■ Given information:
━━━━━━━━━━━━━━━━━━━━━━━━━━━━━━

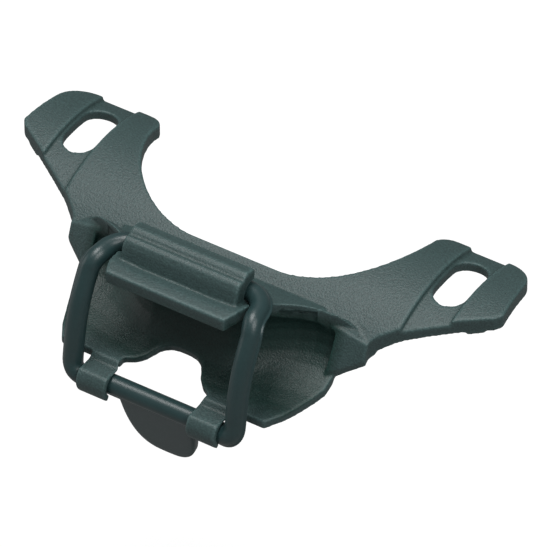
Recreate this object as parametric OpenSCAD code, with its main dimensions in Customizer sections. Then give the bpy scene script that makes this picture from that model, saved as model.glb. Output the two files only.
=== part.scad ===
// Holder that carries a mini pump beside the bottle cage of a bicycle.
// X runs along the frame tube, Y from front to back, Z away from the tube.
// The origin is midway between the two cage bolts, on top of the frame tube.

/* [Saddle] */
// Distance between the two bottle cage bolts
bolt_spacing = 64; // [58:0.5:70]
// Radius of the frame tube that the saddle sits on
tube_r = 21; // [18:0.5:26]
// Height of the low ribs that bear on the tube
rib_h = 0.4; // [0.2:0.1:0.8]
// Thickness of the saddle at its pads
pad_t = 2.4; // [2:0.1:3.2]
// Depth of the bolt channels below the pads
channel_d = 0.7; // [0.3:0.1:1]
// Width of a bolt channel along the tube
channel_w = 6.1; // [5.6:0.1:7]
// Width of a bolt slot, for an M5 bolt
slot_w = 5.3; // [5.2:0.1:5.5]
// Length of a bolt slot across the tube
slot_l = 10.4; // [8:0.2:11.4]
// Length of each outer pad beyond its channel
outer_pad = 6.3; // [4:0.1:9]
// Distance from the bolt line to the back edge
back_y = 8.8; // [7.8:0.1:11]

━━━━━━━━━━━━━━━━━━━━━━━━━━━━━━

From the opening line of the data above through the line that contains "the frame tube.", please print each line as it stands and only those lines.

■ The result:
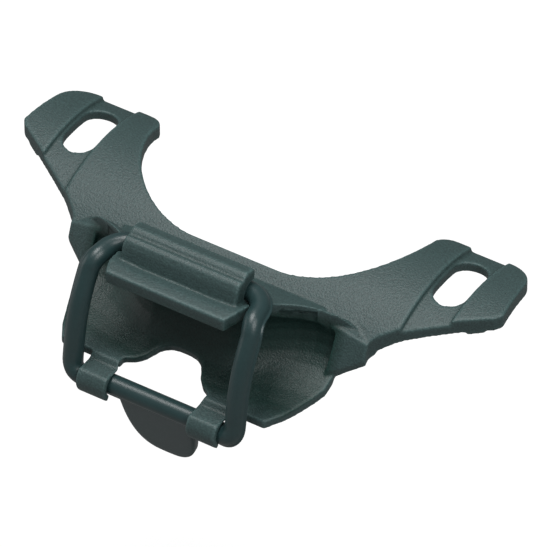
Recreate this object as parametric OpenSCAD code, with its main dimensions in Customizer sections. Then give the bpy scene script that makes this picture from that model, saved as model.glb. Output the two files only.
=== part.scad ===
// Holder that carries a mini pump beside the bottle cage of a bicycle.
// X runs along the frame tube, Y from front to back, Z away from the tube.
// The origin is midway between the two cage bolts, on top of the frame tube.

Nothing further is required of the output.